Step 2: Transformation
In this phase of the ETL process, rules and regulations can be implemented to ensure data quality and accessibility. These rules can help enforce data governance and compliance measures, as well as assist the company in meeting reporting requirements.The process of data transformation comprises several sub-processes:
- Cleansing — inconsistencies and missing values in the data are resolved.
- Standardization — formatting rules are applied to the dataset.
- Deduplication — redundant data is excluded or discarded.
- Verification — unusable data is removed and anomalies are flagged.
- Sorting — data is organized according to type.
- Other tasks — any additional/optional rules can be applied to improve data quality.
Transformation is widely regarded as a critical component of the ETL process. It plays a pivotal role in enhancing data integrity by eliminating duplicates and ensuring that raw data is fully compatible and prepared for its destination.
Data transformation processes involve various operations such as data cleansing,normalization, aggregation, and formatting.
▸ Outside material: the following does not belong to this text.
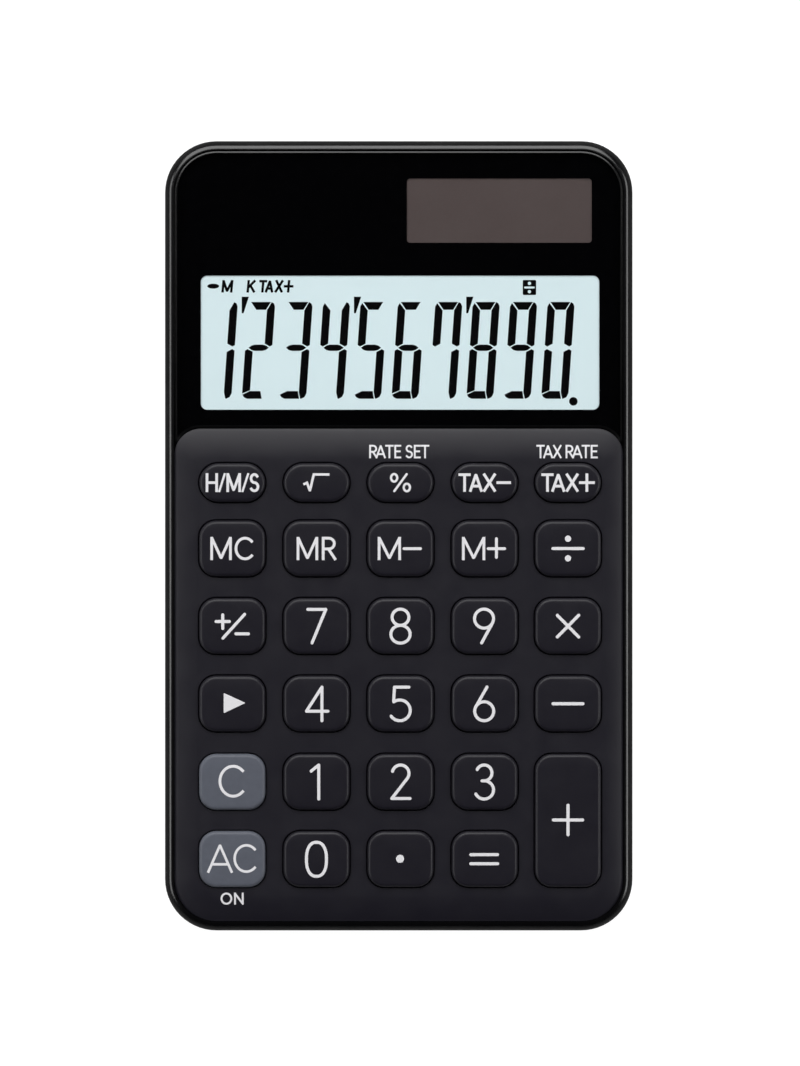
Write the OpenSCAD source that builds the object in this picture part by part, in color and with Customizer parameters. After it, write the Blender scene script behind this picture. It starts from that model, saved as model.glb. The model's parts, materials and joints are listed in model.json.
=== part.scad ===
// Pocket calculator with a ten-digit display, a solar cell and twenty-nine push keys.
// It lies face up: X runs to the right, Y towards the display end and Z up.
// The origin is the middle of the outline, on the surface that the calculator rests on.
// All sizes are in millimetres.

/* [Body] */
// Width of the case
body_w = 70; // [69.6:0.2:72]
// Length of the case
body_l = 118.2; // [118:0.2:120]
// Radius of the case corners in plan
corner_r = 7.7; // [7.6:0.1:7.8]
// Height of the line where the two case halves meet
split_z = 3.0; // [2.9:0.1:3.1]
// Height of the rim that frames the lens and the keypad plate
rim_z = 6.95; // [6.8:0.05:7.1]
// Rounding of the outer edge of the rim
rim_round = 1.0; // [0.6:0.1:1.2]
// Rounding of the outer edge of the back
back_round = 1.6; // [0.8:0.1:2.0]
// Thickness of the floor of the rear case
floor_t = 1.2; // [1.0:0.05:1.2]

/* [Front] */
// Distance from the outline to the lens and the keypad plate
rim_w = 1.4; // [1.3:0.05:1.5]
// Thickness of the display lens
lens_t = 0.8; // [0.6:0.05:0.85]
// Thickness of the keypad plate
plate_t = 1.2; // [1.0:0.05:1.3]
// Height in plan of the line where the keypad plate ends and the lens begins
plate_top_y = 16.04; // [15.8:0.02:16.2]
// Radius of the two upper corners of the keypad plate
plate_corner_r = 4; // [3:0.1:4.5]

/* [Keys] */
// Width of a key
key_w = 9.9; // [9.4:0.1:10.1]
// Depth of a full-size key
key_d = 8.4; // [8.0:0.1:8.6]
// Depth of a key in the slim top row
slim_d = 5.85; // [5.5:0.05:6]
// Corner radius of a full-size key
key_r = 2.55; // [2:0.05:2.8]
// Rounding of the top edge of a key
key_round = 0.5; // [0.3:0.05:0.55]
// Height of the key tops at rest
key_top_z = 8.0; // [7.9:0.05:8.1]
// How far a key goes down
key_travel = 0.7; // [0.5:0.05:0.7]
// Gap between a key and the keypad plate
key_gap = 0.15; // [0.1:0.01:0.2]

/* [Windows] */
// Width of the display window
lcd_win_w = 59.7; // [58:0.1:60]
// Height in plan of the display window
lcd_win_d = 20.1; // [19:0.1:20.4]
// Width of the solar window
solar_win_w = 27.7; // [26:0.1:27.8]
// Height in plan of the solar window
solar_win_d = 9.65; // [9:0.05:9.8]

/* [Hidden] */
$fn = 48;

e = 0.01;                       // overlap of cutting tools only
// stack of layers, from the back to the front
board_z = 1.8;                  // underside of the circuit board
board_t = 0.8;
board_top = board_z + board_t;
mat_t = 0.4;                    // sheet of the rubber key mat
dome_z = 4.0;                   // crown of the rubber domes
pill_z = board_top + 0.7;       // underside of the contact pills
deck_z = 5.0;                   // underside of the front wall
deck_top = 5.85;                // floor of the recess that takes lens and plate
tape_t = 0.1;
seat_z = deck_top + tape_t;     // underside of lens and plate
lens_top = seat_z + lens_t;
plate_top = seat_z + plate_t;
// shells
wall = 1.6;                     // side wall of the front case
tongue_gap = 0.1;
tongue_t = 0.7;
tongue_h = 0.8;
rear_in = wall + tongue_gap + tongue_t;   // side wall of the rear case
in_w = body_w - 2*rim_w;        // outline of lens and plate together
in_l = body_l - 2*rim_w;
in_r = corner_r - rim_w;
fit = 0.05;                     // gap round the inserts
// keypad grid
col_x = [-24.9, -12.3, 0.26, 12.85, 25.3];
row_y = [7.95, -1.9, -13.5, -25.1, -36.8, -48.35];
plus_y = (row_y[4] + row_y[5])/2;
plus_d = key_d + row_y[4] - row_y[5];
flange = 0.5;                   // how far a key's flange reaches past its sides
flange_z = 4.35;
flange_top = 4.95;
plunger_r = 1.6;
// windows
lcd_x = 0.2;
lcd_y = 28.94;
solar_x = 15.07;
solar_y = 48.72;
// display module
glass_w = 61.4;
glass_d = 23.0;
glass_y = 28.4;
glass_t = 0.55;
glass_z = 5.15;                 // underside of the front glass
ledge = 2.6;                    // strip of the front glass that the zebra strip touches
hold_w = 62.8;
hold_d = 24.6;
zebra_y = glass_y - glass_d/2 + 1.25;
// fasteners
post_xy = [[-29.1, -54.6], [29.1, -54.6], [-30.8, 13.2], [30.8, 13.2], [-30.8, 48.6], [30.8, 48.6]];
post_r = 1.5;
post_z = 2.0;                   // where the posts of the two halves meet
boss_xy = [[-18.6, 13.6], [19.1, 13.6], [-18.6, -7.7], [19.1, -7.7], [-18.6, -30.95], [19.1, -30.95], [-6.02, -42.6], [6.58, -42.6]];
boss_r = 1.3;
// battery
bat_x = -18;
bat_y = 48.6;
bat_r = 5.8;
bat_z = floor_t + 0.2;
bat_h = 3.05;

// ---------- colours ----------
satin_black = [0.13, 0.13, 0.15];
plate_grey = [0.17, 0.17, 0.19];
gloss_black = [0.02, 0.02, 0.03];
key_dark = [0.14, 0.14, 0.17];
key_grey = [0.35, 0.37, 0.40];
steel = [0.72, 0.72, 0.74];

// ---------- shared shapes ----------
// Rounded rectangle
module rr(w, l, r) {
  square([w - 2*r, l], center = true);
  square([w, l - 2*r], center = true);
  for (x = [-1, 1], y = [-1, 1]) translate([x*(w/2 - r), y*(l/2 - r)]) circle(r = r);
}

// Rounded rectangle that is extruded from z0 to z1
module slab(w, l, r, z0, z1) translate([0, 0, z0]) linear_extrude(z1 - z0) rr(w, l, r);

// Half section of a block whose upper outer edge is rounded
module edge_profile(a, z0, z1, f) {
  translate([0, z0]) square([a, z1 - z0 - f]);
  translate([0, z0]) square([a - f, z1 - z0]);
  intersection() {
    translate([a - f, z1 - f]) circle(r = f);
    translate([a - f - 0.1, z1 - f - 0.1]) square([f + 1, f + 1]);
  }
}

// Rounded rectangular block whose top edge is rounded all round
module soft_block(w, l, r, z0, z1, f) {
  for (x = [-1, 1], y = [-1, 1]) translate([x*(w/2 - r), y*(l/2 - r), 0])
    rotate_extrude() intersection() {
      edge_profile(r, z0, z1, f);
      translate([0, z0]) square([r + 1, z1 - z0]);
    }
  rotate([90, 0, 0]) linear_extrude(l - 2*r, center = true) for (m = [0, 1]) mirror([m, 0]) edge_profile(w/2, z0, z1, f);
  rotate([90, 0, 90]) linear_extrude(w - 2*r, center = true) for (m = [0, 1]) mirror([m, 0]) edge_profile(l/2, z0, z1, f);
}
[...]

By performing these transformations, organizations can enhance data quality, consistency, and usability, making it reliable and suitable for analysis and decision-making purposes.
Step 3: Loading
The final step in the ETL process is to load the newly transformed data into a new destination (data lake or data warehouse.) Data can be loaded all at once (full sync) or at scheduled intervals (incremental sync).
Full Sync — In an ETL full loading scenario, everything that comes from the transformation assembly line goes into new, unique records in the data warehouse or data repository. Though there may be times this is useful for research purposes, full loading produces datasets that grow exponentially and can quickly become difficult to maintain.
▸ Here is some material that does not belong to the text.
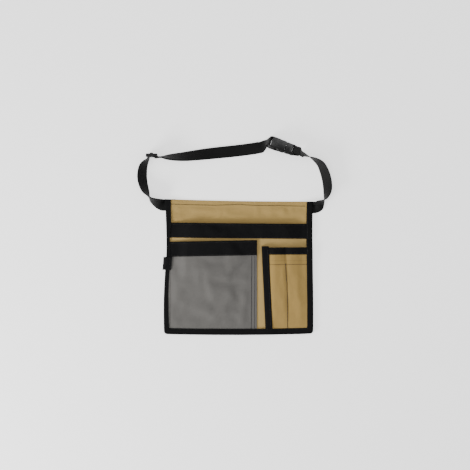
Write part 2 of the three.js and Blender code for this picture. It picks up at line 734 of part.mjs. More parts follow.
const slotHalf = beltWidth / 2 + slotPlay;
const slideHalf = slideLength / 2;
const slidePlan = platePlan([
  { along: -slideHalf, half: slideWidth / 2 - slideRail / 2 },
  { along: -slideHalf + slideRail / 2, half: slideWidth / 2 },
  { along: slideHalf - slideRail / 2, half: slideWidth / 2 },
  { along: slideHalf, half: slideWidth / 2 - slideRail / 2 },
]);
const slideEnd = bar / 2 + slideSlot;
const slideSolid = slab(slidePlan, slideThick, slideThick * 0.2)
  .subtract(block(bar / 2, slideEnd, -slotHalf, slotHalf, -slideThick, slideThick))
  .subtract(block(-slideEnd, -bar / 2, -slotHalf, slotHalf, -slideThick, slideThick));
addPiece('strap_slide', toGeometry(slideSolid), 'blackPlastic', frameMatrix(slideFrame));

// Cuts for a strap bar: the slot beside it, the plate's end beyond it, and the plate thinned to the bar
function barCuts(solid, barAlong, side) {
  const beyond = barAlong - side * bar * 3;
  const end = [beyond, barAlong - side * bar / 2].sort((a, b) => a - b);
  const edges = [barAlong + side * bar / 2, barAlong + side * (bar / 2 + strapSlot)].sort((a, b) => a - b);
  const thin = [beyond, barAlong + side * bar].sort((a, b) => a - b);
  return solid
    .subtract(block(edges[0], edges[1], -slotHalf, slotHalf, -buckleThick, buckleThick))
    .subtract(block(end[0], end[1], -slotHalf, slotHalf, -buckleThick, buckleThick))
    .subtract(block(thin[0], thin[1], -slotHalf, slotHalf, bar / 2, buckleThick))
    .subtract(block(thin[0], thin[1], -slotHalf, slotHalf, -buckleThick, -bar / 2));
}

const socketHalf = socketWidth / 2;
const socketStart = partingAlong - socketLength;
const socketPlan = platePlan([
  { along: socketStart, half: socketHalf * 0.765 },
  { along: socketStart + bar * 0.8, half: socketHalf * 0.91 },
  { along: socketStart + bar * 2.3, half: socketHalf },
  { along: partingAlong - windowLength * 1.5, half: socketHalf },
  { along: partingAlong - windowLength, half: socketHalf * 0.94 },
  { along: partingAlong - bar * 1.5, half: socketHalf * 0.94 },
  { along: partingAlong, half: socketHalf * 0.88 },
]);
const hollowHalf = socketHalf - buckleWall;
const hollowHigh = buckleThick / 2 - roofWall;
const hollowEnd = partingAlong - prongReach - prongWidth;
const windowEnd = partingAlong - prongReach - partingGap;
const windowStart = windowEnd + windowLength;
const socketSolid = barCuts(slab(socketPlan, buckleThick, buckleEdge), socketBar, 1)
  .subtract(block(hollowEnd, partingAlong + 1, -hollowHalf, hollowHalf, -hollowHigh, hollowHigh))
  .subtract(block(windowEnd, windowStart, hollowHalf - 1, socketHalf + 1, -hollowHigh, hollowHigh))
  .subtract(block(windowEnd, windowStart, -socketHalf - 1, 1 - hollowHalf, -hollowHigh, hollowHigh));
addPiece('buckle_socket', toGeometry(socketSolid), 'blackPlastic', frameMatrix(buckleFrame));

const plugHalf = plugWidth / 2;
const plugEnd = partingAlong + plugLength;
const plugPlan = platePlan([
  { along: partingAlong + partingGap, half: plugHalf },
  { along: partingAlong + plugLength * 0.32, half: plugHalf },
  { along: partingAlong + plugLength * 0.45, half: plugHalf * 0.95 },
  { along: plugEnd - plugLength * 0.22, half: plugHalf * 0.975 },
  { along: plugEnd, half: plugHalf * 0.81 },
]);
const prongRoot = bar * 0.8;
const prongOuter = hollowHalf * 0.92;
const prongPlan = new THREE.Shape();
prongPlan.moveTo(partingAlong + prongRoot, prongOuter - prongWidth);
prongPlan.lineTo(partingAlong + prongRoot, prongOuter);
prongPlan.lineTo(windowStart - partingGap, prongOuter);
prongPlan.lineTo(windowStart - partingGap, socketHalf * 0.965);
prongPlan.lineTo(windowEnd + windowLength / 2, socketHalf * 0.92);
prongPlan.lineTo(windowEnd + partingGap, prongOuter);
prongPlan.lineTo(windowEnd + partingGap, prongOuter - prongWidth);
prongPlan.closePath();
const prong = slab(prongPlan, prongThick, 0);
const guideStart = partingAlong - prongReach * 0.75;
const guideEnd = partingAlong + prongRoot;
const guide = block(guideStart, guideEnd, -bar, bar, -prongThick / 2, prongThick / 2);
const plugSolid = barCuts(slab(plugPlan, buckleThick - buckleEdge, buckleEdge), plugBar, -1)
  .add(prong)
  .add(prong.mirror([0, 1, 0]))
  .add(guide);
addPiece('buckle_plug', toGeometry(plugSolid), 'blackPlastic', frameMatrix(buckleFrame));

export default apron;
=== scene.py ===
"""A carpenter's nail apron lying on a pale floor, seen from straight above.

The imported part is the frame. Its cloth is given folds and weave, its straps are laid again along the same
route with a woven face, the buckle gets its moulded ribs, and every seam gets its stitches.
"""

import logging
import math
from dataclasses import dataclass, field
from enum import Enum
from itertools import combinations
from typing import Callable, Optional

import bmesh
import bpy
from mathutils import Matrix, Vector, noise
from mathutils.bvhtree import BVHTree


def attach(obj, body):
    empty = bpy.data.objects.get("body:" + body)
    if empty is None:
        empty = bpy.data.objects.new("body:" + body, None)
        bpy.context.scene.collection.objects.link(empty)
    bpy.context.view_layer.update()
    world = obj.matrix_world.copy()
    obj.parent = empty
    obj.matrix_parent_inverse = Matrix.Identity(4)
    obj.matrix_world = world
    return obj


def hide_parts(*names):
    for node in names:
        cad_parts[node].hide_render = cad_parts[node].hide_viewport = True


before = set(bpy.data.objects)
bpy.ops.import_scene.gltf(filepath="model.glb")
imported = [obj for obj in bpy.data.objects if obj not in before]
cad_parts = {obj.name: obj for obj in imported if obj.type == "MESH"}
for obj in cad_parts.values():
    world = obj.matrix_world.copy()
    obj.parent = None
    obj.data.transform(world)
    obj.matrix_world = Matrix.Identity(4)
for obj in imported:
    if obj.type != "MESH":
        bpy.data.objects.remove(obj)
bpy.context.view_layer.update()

MM = 0.001
LOG = logging.getLogger("apron")
Colour = tuple[float, float, float]
Place = tuple[float, float]


class Slot(Enum):
    """The record's material slots."""

    TAN = "tan_canvas"
    GREY = "grey_canvas"
    TAPE = "black_tape"
    WEBBING = "black_webbing"
    PLASTIC = "black_plastic"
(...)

Incremental Sync — A less comprehensive but more manageable approach is incremental loading. Incremental loading compares incoming data with what’s already on hand, and only produces additional records if new and unique information is found. This architecture allows smaller, less expensive data warehouses to maintain and manage business intelligence.
Using ETL for BI Applications
Data strategies have become increasingly intricate, mainly due to the proliferation of Software-as-a-Service (SaaS) solutions that provide companies with access to data from a wide range of sources. ETL tools play a vital role in transforming vast volumes of data into actionable business intelligence.
Let’s consider the example of a manufacturer. They have access to diverse sets of raw data, including data generated by sensors within their facilities and machines on the assembly line. Additionally, the company collects data from various departments such as marketing, sales, logistics, and finance, often utilizing SaaS tools to gather this information.
By leveraging ETL tools, the manufacturer can streamline the process of consolidating and transforming these data sources into meaningful insights. This enables them to gain a comprehensive understanding of their operations, identify trends, make informed decisions, and optimize their business processes across multiple domains.
All of that data must be extracted, transformed, and loaded into a new destination for analysis. ETL enables data management, business intelligence, data analytics, and machine learning capabilities by:
Delivering a single point-of-view
Managing multiple data sets in a world of enterprise data demands time and coordination. This can result in inefficiencies and delays. ETL combines databases and various forms of data into a single, unified view. This makes it easier to aggregate, analyze, visualize, and make sense of large datasets.
Providing historical context
ETL allows the combination of legacy enterprise data with data collected from new platforms and applications. This produces a long-term view of data so that older datasets can be viewed alongside more recent information.
Improving efficiency and productivity
ETL Software automates the process of hand-coded data migration and ingestion, making it self-service. As a result, developers and their teams can spend more time on innovation and less time managing the painstaking task of writing code to move and format data.
ELT — the next generation of ETL
ELT is a modern take on the older process of extract, transform and load, in which transformations take place before the data is loaded. Over time, running transformations before the load phase is found to result in a more complex data replication process. While the purpose of ETL is the same as ELT, the method is evolved for better processing.
ELT vs ETL
Traditional ETL (Extract, Transform, Load) software historically involved extracting and transforming data from various sources before loading it into a data warehouse or data lake. However, with the emergence of cloud data warehouses, the need for data cleanup on dedicated ETL hardware before loading into the data warehouse or data lake has diminished.
The cloud infrastructure enables a shift towards an ELT (Extract, Load, Transform) approach, where the data extraction and loading processes are prioritized, and the transformation step is performed directly within the cloud data warehouse. This push-down ELT architecture offers several advantages, including improved scalability, reduced data movement, and the ability to leverage the computational power of the cloud environment for efficient data transformation.
In this modified pipeline, the two primary changes are extracting data from source systems and loading it into the cloud data warehouse or data lake, followed by performing the necessary transformations within the cloud environment. This approach takes advantage of the cloud’s flexibility and computing capabilities, simplifying the overall ETL process and enhancing data integration and analysis capabilities.